University is seen as a fixed term situation and is at an individual level.
Here are the things you need to do, now go and do them by this time. Work is
kind of the same but you have set hours that you are willing to do the work
in. Generally this is 9ish-5ish. Your boss accepts that you have a life
outside of your work(I hope) and will accept that you can only do so much
during your set working hours. There will be times that you have to put in
extra hours in the evenings or weekends but this should never be the norm. The
time frame for the completion of a project is usually based on there only
being a certain amount of time each week that any one person can give to the
job. You can increase and decrease the amount of workers to change the
completion time. While at University it is at an individual level and you
cannot increase or decrease your clones. Being at University it is up to you
to decide how many hours you are to spend on learning or completing something.

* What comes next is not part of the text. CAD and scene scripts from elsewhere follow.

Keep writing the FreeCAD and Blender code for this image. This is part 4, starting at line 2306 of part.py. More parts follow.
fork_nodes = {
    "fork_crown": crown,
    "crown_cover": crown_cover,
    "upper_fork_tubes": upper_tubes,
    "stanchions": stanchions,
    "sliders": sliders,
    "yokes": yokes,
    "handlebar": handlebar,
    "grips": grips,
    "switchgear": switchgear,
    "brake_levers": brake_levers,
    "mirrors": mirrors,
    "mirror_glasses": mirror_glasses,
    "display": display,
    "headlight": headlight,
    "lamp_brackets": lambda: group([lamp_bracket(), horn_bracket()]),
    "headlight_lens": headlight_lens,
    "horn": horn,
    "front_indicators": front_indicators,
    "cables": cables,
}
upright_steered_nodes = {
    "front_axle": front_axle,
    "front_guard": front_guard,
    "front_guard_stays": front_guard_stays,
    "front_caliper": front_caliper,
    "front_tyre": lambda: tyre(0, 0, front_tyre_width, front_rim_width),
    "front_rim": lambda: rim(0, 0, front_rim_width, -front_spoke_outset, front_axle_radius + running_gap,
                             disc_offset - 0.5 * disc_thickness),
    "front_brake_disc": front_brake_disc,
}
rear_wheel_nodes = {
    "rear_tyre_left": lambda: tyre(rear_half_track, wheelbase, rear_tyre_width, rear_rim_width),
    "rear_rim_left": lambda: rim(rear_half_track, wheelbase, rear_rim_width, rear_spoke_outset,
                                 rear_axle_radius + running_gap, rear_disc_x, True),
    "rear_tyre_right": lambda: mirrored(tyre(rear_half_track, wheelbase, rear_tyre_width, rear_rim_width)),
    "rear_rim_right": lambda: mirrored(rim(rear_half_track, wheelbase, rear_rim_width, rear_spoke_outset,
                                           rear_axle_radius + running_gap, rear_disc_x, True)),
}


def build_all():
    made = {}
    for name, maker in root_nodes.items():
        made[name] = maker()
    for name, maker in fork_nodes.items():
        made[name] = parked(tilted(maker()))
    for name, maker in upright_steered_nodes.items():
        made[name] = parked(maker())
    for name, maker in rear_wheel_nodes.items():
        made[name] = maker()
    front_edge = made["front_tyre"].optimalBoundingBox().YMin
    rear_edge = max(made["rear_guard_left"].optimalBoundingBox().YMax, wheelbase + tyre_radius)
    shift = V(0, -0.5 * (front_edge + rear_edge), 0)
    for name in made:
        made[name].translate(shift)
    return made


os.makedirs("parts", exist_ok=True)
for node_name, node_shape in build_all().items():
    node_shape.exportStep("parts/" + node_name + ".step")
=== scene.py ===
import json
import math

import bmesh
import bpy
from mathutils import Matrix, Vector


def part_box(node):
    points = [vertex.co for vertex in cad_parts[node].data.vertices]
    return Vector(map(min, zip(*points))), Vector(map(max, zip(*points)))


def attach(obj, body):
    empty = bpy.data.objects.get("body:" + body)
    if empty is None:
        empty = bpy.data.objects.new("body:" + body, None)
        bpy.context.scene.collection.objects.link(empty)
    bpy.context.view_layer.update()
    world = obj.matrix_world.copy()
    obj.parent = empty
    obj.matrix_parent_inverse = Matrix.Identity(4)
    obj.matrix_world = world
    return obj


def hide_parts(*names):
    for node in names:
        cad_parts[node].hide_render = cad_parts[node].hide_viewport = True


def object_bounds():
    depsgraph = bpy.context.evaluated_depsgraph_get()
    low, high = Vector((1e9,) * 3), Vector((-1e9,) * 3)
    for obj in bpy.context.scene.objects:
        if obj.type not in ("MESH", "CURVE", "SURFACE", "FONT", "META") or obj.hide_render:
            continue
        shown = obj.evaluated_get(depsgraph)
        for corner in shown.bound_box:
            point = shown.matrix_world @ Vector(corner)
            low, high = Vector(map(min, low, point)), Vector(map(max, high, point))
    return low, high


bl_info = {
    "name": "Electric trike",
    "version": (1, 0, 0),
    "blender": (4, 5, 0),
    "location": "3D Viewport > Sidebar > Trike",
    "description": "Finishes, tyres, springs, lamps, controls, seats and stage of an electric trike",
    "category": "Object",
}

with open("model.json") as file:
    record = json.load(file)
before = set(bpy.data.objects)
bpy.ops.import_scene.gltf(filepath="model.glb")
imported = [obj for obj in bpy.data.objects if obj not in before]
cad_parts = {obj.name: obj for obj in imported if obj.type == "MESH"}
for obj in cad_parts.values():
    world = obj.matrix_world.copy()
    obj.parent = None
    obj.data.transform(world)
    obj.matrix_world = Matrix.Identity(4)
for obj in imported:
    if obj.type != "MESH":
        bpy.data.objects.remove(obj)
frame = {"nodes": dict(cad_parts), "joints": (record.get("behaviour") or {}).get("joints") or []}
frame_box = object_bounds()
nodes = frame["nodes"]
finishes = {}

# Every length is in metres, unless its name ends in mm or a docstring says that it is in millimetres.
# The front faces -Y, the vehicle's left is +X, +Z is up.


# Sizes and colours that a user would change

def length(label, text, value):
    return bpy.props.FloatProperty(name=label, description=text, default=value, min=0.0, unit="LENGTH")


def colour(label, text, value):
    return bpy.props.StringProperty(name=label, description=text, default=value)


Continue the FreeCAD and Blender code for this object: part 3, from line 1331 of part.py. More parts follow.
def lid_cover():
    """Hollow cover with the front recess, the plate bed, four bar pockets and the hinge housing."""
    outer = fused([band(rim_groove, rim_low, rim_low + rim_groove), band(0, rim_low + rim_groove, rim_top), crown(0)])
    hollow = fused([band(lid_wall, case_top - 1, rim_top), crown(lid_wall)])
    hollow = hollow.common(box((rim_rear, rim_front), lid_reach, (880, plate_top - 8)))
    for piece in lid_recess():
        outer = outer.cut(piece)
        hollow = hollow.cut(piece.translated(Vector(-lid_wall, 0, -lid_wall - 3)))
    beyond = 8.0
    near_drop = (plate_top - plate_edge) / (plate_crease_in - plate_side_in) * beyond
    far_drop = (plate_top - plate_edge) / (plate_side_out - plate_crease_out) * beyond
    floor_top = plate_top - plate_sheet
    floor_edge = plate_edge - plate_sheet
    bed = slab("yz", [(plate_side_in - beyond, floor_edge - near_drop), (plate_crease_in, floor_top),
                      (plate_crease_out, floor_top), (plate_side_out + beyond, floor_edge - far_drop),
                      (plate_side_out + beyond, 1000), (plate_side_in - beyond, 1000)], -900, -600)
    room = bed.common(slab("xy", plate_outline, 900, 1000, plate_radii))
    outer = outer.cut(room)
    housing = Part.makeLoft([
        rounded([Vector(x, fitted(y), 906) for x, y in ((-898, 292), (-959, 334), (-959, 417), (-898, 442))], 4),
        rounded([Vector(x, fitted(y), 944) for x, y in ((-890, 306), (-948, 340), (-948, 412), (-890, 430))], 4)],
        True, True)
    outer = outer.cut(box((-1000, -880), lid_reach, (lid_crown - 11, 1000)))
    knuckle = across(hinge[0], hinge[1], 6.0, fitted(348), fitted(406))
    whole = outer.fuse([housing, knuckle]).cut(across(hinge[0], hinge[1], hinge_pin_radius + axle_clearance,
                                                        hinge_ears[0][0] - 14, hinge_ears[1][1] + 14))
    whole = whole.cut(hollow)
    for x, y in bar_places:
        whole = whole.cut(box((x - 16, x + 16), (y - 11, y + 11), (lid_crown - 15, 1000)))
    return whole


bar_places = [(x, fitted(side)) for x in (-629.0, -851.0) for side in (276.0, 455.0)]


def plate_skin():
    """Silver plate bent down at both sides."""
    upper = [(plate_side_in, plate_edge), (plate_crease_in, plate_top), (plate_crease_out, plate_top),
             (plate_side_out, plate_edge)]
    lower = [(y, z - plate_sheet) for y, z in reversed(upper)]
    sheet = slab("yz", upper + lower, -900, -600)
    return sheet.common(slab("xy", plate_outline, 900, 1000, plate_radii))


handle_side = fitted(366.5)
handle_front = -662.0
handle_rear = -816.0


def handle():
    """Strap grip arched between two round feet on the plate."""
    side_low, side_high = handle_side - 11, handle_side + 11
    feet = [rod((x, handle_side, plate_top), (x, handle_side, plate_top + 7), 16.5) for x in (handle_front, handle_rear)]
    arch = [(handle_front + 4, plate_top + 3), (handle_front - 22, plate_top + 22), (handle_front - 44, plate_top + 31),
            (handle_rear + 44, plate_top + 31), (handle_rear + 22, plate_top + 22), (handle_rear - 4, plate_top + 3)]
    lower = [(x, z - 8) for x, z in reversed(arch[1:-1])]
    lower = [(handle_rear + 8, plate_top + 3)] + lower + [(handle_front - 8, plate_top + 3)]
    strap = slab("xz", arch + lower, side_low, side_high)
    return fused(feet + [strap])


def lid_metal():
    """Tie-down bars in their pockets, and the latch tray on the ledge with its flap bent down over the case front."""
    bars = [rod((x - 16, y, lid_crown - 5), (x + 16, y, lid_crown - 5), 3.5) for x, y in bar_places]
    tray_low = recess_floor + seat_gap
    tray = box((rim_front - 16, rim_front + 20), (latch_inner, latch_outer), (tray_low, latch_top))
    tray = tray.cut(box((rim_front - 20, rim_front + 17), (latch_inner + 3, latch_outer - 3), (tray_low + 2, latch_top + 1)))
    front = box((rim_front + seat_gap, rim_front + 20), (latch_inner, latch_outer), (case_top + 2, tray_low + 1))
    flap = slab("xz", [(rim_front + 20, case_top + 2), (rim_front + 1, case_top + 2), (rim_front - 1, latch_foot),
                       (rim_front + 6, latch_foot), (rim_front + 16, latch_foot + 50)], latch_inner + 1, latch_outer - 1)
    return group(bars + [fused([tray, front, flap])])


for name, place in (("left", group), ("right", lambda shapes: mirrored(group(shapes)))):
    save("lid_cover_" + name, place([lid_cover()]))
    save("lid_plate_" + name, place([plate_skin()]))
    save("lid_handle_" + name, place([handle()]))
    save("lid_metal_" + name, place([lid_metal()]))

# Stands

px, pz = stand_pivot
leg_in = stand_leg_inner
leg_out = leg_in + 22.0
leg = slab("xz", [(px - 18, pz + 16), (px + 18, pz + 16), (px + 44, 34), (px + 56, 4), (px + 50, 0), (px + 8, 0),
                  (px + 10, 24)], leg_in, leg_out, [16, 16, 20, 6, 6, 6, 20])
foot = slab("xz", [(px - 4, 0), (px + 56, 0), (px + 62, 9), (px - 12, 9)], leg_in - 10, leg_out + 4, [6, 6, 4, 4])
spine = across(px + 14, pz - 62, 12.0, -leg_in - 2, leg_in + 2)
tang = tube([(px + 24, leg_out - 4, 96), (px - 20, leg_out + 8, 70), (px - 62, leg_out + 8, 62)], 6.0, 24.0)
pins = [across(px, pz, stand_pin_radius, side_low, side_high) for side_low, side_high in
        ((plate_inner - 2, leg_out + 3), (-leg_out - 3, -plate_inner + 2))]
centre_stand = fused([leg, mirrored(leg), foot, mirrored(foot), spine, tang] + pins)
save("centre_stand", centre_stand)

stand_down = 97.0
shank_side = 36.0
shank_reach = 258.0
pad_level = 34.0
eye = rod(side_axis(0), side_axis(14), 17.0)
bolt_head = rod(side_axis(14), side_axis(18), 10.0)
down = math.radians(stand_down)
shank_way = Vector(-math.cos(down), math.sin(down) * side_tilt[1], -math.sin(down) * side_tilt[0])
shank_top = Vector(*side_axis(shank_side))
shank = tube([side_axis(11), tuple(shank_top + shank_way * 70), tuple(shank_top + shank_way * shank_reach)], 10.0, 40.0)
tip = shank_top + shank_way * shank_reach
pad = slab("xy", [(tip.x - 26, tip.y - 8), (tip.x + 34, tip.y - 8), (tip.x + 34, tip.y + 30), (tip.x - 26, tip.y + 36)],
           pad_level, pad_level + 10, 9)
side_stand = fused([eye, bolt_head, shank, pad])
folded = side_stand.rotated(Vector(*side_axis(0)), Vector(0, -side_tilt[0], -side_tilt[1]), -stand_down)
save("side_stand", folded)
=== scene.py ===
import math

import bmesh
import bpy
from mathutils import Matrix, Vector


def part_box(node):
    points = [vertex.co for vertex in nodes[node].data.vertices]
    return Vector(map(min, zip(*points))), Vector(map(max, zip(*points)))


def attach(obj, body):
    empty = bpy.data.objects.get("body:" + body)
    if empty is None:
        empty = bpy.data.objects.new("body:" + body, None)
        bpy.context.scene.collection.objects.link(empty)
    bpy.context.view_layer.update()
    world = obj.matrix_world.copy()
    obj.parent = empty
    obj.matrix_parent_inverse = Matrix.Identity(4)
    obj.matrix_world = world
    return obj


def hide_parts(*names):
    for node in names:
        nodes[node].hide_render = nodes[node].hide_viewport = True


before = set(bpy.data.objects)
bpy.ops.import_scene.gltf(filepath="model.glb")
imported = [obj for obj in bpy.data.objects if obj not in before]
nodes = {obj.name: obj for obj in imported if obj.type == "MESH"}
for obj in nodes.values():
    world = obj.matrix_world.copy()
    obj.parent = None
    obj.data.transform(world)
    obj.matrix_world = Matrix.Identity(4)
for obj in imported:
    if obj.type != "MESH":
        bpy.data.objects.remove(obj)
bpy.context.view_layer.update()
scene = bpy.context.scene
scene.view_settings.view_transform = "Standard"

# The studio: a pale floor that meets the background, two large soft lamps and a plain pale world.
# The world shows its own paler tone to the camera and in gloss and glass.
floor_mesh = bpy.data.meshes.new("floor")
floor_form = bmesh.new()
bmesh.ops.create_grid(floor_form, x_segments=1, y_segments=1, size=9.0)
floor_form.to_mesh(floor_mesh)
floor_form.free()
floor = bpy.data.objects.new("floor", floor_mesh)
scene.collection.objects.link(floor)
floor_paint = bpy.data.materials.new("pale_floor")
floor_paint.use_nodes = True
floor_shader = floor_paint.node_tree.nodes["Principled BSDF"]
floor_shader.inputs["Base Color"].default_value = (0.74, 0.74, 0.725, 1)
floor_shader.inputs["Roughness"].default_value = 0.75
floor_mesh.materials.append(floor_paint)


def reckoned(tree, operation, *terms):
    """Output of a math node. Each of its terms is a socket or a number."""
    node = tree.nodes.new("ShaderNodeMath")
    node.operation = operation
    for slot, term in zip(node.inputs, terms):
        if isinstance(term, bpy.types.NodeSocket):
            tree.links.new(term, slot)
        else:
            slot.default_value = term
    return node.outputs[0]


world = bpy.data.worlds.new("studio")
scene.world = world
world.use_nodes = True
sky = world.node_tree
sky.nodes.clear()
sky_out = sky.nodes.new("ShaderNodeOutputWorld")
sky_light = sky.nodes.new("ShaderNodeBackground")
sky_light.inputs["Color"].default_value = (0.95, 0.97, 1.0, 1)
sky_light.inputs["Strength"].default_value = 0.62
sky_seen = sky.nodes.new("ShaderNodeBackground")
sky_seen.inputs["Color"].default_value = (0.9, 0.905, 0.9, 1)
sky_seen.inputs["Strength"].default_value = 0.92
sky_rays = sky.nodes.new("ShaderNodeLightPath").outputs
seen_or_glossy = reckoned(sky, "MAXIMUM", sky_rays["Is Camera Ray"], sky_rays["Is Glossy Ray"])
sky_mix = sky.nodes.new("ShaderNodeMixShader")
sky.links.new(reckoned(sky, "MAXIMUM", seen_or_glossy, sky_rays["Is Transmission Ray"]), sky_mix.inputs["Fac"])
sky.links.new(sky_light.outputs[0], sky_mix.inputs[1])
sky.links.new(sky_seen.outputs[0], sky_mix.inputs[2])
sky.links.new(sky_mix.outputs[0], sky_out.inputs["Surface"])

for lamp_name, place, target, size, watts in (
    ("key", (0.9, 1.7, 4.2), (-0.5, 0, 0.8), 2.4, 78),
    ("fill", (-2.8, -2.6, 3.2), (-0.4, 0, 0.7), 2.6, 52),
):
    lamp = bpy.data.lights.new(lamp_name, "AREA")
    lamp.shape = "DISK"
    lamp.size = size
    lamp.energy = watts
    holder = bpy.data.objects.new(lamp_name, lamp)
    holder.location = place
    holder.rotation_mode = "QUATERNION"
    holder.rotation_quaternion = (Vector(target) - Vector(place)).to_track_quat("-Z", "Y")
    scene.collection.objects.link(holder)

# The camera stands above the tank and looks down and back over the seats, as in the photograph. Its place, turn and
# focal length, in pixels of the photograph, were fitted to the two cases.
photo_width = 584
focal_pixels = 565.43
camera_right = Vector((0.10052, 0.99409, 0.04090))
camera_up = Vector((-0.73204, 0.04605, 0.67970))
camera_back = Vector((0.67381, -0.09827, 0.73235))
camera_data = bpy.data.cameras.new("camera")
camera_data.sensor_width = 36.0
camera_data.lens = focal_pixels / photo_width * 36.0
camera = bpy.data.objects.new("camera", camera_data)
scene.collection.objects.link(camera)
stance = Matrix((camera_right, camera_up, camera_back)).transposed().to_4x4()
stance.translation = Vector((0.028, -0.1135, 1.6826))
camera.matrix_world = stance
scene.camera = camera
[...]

I know when I was a student I certainly spent over the "normal" 40 hours a
week on my studies. During the end of my degree I was in the 80+ hours a week.
This really does depend on the person though. Some people will do the bare
minimum to scrape through with Cs and might not spend over 40 hours a week. I
invested pretty much all of my time on my studies, so for me my workload took
up a far higher amount of time during my degree than it does at my current
job. This is all based on working for a company, not a startup(yours or
someone else’s) or contracting. They pose different parameters around working
hours, workloads and motivations.

------
timthorn
In my 3rd & 4th years of CompEng at University, I was consistently working
between 80 & 120 hours per week. Although I've not worked in startupland, I
have worked in one of the large consultancies and in a significant engineering
company in both marketing and development. I've had peaks of required effort,
but never had to put in anything like those two years.

------
macca321
It depends how hard you find it, and how well you want to do. I know some
people can get through with a good mark doing 3hrs a week 46 weeks of the
year, and 80hrs the other 6 weeks (before exams and dissertation hand-ins).

I wouldn't recommend this though. Slow and steady wins the race,
procrastination then working like mad makes you STRESSED

------
stray
He said it's very possible. He did not say it is very likely.

It is also very possible that you'll win a lottery.

But having said that, my advice is not to worry about the future (or the
lottery) -- things will work out to your satisfaction.

Or they won't.